If yours is an archaeological interest, the zone is surrounded by interesting pre-Hispanic remains, like a small cemetery consisting of funerary round buildings (chullpas) belonging to the site of Huacracocha, and another one called The Fortress.

The place is also ideal for practicing astronomic observations and spiritual exercises. Marcahuasi is ideal for the practice of rock scaling as well.

Access: You can arrive by bus or driving your own car coming through the Central Highway. The buses bound to San Pedro de Casta part from Chosica.

Services: Lodging facilities are humble at San Pedro de Casta, and the commerce of foodstuff is limited. If you are planning on arriving driving your own car, be advised that the last gas station is near Santa Eulalia, thus carrying some extra fuel is recommended. The plateau of Marcahuasi has no service at all, hence, it is necessary to carry the proper equipment, as well as the necessary provisions: (Tent, sleeping bag, food, water, lots of warm clothes, sun block, first aid kit, etc.).

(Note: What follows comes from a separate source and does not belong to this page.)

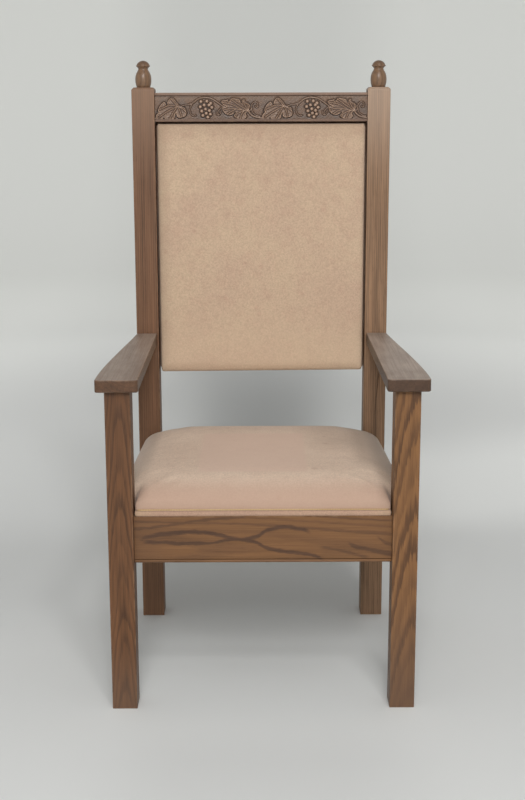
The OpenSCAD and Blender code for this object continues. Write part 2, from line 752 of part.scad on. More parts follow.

Recommendations: You must undertake the ascent to the plateau accompanied by an experienced guide. Due to its high altitude, this ascent can cause as a consequence soroche or high altitude sickness, therefore it is recommended to drink lots of liquid and having eaten little or nothing right before the ascent. Besides, you should not carry too much weight if you do not have much physical resistance.


You need to take the road starting at the District of Cieneguilla, in Lima, in order to access these beautiful places. It is a dirt road that runs parallel to the Lurín River. It climbs and abandons the Valley bound to Huarochirí after passing by the Town of Antioquía.

All the upper zone of the Lurín River is inaccessible to vehicles. This relative isolation gives the region a special charm. Its towns are linked by narrow trails transited by mules carried with baskets full of apples, quinces and small peaches.

The Town of Orcocoto is the doorway to enter this zone, two hours away from Lima. A bridge of planks allows the trail to continue until reaching the Town of Cruz de Laya, after a one hour walk.